A run of records
--------------------------------

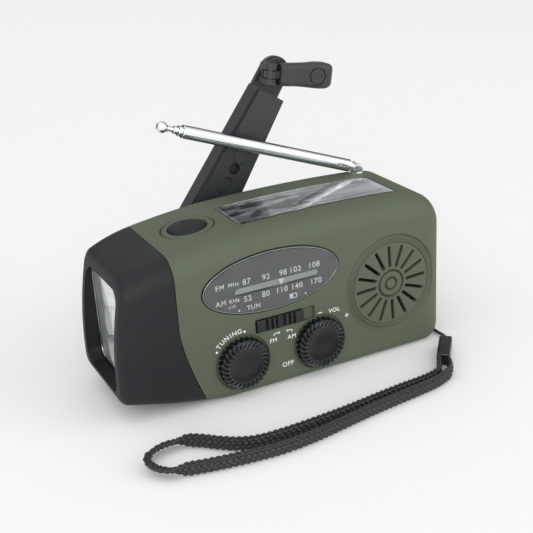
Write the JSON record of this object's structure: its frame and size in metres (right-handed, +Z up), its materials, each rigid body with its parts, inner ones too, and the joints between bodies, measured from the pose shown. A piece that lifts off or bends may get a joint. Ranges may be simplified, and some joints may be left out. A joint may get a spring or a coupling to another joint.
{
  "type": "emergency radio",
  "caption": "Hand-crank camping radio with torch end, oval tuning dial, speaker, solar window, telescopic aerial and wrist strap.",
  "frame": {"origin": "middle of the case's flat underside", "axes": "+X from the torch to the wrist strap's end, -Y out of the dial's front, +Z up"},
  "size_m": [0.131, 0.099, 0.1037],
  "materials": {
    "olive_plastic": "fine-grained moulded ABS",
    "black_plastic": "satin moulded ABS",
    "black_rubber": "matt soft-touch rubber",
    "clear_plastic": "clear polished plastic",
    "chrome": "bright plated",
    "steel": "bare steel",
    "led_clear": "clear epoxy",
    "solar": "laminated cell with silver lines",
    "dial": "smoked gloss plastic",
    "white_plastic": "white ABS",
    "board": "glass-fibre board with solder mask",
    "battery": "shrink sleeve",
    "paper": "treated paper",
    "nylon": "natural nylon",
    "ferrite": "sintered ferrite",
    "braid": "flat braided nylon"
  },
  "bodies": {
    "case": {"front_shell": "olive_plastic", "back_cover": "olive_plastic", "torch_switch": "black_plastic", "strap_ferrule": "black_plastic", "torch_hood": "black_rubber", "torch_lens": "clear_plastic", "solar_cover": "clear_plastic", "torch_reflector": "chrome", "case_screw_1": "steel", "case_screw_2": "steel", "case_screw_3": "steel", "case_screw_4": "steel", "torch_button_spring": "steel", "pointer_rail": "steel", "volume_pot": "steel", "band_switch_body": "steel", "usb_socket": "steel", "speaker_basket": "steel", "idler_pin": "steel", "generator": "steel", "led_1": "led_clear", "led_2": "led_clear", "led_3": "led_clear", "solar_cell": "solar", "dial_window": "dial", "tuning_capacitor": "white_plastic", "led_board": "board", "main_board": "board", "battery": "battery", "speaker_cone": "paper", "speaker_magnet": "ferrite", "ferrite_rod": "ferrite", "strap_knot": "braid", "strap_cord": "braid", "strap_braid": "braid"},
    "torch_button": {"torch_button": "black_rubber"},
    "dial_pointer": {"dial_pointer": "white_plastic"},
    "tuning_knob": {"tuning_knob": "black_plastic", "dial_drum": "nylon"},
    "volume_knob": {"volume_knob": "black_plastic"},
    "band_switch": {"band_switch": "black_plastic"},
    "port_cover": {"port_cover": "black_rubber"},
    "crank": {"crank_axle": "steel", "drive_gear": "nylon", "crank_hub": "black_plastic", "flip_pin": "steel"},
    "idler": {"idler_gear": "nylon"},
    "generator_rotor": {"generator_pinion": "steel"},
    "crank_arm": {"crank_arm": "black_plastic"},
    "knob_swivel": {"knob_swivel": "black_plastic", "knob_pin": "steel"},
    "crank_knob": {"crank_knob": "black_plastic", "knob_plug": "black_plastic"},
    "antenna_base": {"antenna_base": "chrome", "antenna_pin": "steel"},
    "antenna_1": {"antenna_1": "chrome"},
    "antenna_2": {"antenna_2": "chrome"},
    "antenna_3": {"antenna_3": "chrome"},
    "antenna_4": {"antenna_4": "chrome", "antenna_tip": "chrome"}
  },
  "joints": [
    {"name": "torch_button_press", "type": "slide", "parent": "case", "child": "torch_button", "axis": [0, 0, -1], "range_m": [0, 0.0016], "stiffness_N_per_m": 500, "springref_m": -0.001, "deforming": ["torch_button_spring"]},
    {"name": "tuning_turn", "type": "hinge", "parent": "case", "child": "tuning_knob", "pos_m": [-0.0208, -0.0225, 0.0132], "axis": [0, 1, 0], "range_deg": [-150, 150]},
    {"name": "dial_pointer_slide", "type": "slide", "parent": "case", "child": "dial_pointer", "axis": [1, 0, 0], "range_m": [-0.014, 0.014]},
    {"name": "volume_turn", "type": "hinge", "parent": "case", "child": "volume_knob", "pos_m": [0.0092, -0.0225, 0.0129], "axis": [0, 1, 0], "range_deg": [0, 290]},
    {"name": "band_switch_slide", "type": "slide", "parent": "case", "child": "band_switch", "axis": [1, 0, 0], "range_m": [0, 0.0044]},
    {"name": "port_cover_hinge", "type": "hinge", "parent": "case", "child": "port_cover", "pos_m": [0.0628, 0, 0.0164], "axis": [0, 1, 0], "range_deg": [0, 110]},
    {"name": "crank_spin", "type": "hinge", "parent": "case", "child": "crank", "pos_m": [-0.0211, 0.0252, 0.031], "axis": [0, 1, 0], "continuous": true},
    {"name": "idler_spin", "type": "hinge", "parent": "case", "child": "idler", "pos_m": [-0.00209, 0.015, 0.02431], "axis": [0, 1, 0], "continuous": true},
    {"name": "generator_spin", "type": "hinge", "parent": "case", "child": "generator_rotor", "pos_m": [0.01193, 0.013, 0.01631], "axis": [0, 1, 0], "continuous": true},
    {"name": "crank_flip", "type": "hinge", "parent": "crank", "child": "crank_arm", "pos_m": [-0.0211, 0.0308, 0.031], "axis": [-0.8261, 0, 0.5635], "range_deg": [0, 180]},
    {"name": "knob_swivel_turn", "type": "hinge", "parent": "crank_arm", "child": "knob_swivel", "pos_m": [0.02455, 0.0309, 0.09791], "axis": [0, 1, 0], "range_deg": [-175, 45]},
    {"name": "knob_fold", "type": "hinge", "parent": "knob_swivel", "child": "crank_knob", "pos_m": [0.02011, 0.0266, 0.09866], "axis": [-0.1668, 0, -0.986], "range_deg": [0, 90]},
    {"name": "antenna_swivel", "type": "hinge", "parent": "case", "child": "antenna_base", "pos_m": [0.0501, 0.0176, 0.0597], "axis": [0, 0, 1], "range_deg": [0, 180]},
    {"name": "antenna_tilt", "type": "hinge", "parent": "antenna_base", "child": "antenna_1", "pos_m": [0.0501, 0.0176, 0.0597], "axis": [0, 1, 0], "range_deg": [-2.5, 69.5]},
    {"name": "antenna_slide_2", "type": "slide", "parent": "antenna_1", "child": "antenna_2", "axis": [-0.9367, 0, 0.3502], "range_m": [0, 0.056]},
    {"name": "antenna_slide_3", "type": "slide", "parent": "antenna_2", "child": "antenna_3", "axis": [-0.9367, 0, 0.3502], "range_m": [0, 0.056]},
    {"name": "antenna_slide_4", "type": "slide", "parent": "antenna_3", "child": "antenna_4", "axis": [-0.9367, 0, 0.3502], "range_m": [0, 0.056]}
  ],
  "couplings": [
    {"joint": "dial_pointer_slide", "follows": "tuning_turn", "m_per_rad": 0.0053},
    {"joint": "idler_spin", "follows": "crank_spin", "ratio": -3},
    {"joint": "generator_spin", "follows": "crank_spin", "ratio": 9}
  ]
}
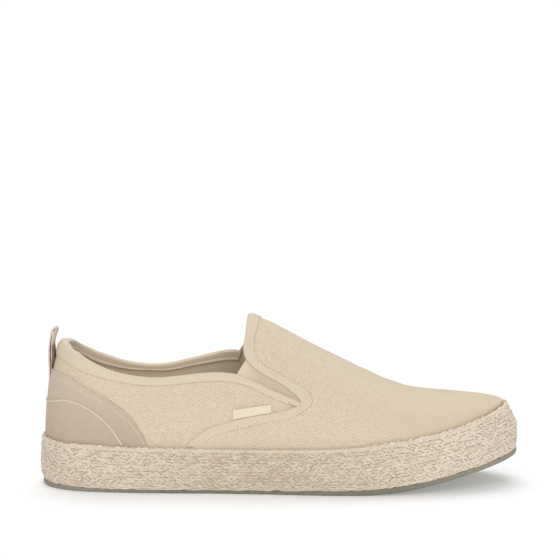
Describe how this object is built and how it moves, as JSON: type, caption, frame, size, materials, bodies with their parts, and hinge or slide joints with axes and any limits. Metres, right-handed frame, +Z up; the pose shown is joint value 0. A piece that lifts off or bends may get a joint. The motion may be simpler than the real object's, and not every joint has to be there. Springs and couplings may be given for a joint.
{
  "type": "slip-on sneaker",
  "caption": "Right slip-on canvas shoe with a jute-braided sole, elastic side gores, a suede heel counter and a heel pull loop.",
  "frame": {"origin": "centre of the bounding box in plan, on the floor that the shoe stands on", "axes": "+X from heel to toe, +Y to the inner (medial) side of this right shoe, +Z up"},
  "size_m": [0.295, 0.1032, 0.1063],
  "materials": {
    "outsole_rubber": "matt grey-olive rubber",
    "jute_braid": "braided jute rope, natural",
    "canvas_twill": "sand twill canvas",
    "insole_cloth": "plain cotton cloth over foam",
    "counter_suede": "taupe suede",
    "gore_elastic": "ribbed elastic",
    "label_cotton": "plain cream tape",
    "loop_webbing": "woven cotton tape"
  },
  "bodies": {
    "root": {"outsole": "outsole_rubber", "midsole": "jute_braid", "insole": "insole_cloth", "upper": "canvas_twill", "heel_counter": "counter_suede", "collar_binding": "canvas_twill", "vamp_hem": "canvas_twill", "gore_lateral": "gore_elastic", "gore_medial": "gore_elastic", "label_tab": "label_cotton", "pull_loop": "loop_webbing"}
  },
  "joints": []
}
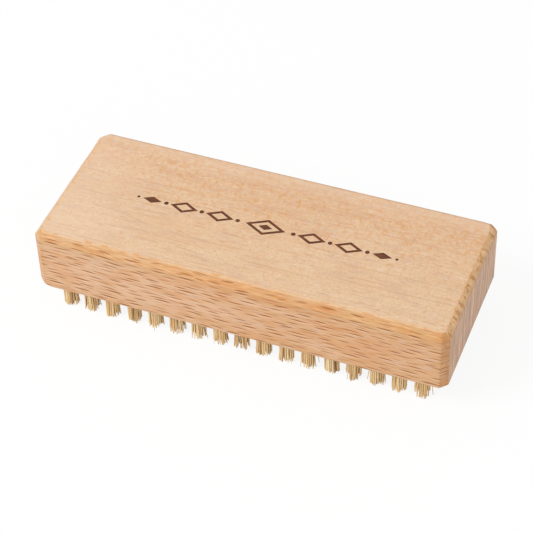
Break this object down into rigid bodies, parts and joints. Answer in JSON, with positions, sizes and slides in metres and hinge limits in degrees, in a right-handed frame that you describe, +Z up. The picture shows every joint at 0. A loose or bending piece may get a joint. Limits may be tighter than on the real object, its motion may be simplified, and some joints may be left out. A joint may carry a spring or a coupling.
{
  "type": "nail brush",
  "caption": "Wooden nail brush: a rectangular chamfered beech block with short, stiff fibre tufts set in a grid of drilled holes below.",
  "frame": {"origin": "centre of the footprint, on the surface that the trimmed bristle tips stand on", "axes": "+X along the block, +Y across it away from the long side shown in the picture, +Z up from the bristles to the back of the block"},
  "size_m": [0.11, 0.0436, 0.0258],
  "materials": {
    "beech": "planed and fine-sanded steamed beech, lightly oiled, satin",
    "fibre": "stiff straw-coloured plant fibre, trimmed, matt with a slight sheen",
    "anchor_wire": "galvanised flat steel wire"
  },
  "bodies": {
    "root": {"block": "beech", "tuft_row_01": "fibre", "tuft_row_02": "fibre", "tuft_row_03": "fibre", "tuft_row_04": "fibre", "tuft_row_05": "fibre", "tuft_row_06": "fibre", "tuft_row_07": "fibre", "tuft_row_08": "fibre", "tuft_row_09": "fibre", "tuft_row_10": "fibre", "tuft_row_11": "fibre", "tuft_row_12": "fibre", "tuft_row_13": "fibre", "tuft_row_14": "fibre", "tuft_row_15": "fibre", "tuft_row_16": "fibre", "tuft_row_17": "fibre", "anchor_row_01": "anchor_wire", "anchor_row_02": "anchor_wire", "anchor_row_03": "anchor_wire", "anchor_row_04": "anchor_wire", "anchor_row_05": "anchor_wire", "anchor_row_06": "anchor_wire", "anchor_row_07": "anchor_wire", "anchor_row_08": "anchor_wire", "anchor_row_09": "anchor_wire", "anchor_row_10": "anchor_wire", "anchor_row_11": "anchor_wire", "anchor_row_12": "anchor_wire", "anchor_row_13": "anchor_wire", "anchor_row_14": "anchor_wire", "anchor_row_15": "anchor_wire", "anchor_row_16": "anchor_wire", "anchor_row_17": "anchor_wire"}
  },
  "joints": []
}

--------------------------------

◆ **WHAT YOU NEED TO DO**
Return every line holding the word "pose" from the records.

◆ **WRITTEN SOLUTION**
Write the JSON record of this object's structure: its frame and size in metres (right-handed, +Z up), its materials, each rigid body with its parts, inner ones too, and the joints between bodies, measured from the pose shown. A piece that lifts off or bends may get a joint. Ranges may be simplified, and some joints may be left out. A joint may get a spring or a coupling to another joint.
Describe how this object is built and how it moves, as JSON: type, caption, frame, size, materials, bodies with their parts, and hinge or slide joints with axes and any limits. Metres, right-handed frame, +Z up; the pose shown is joint value 0. A piece that lifts off or bends may get a joint. The motion may be simpler than the real object's, and not every joint has to be there. Springs and couplings may be given for a joint.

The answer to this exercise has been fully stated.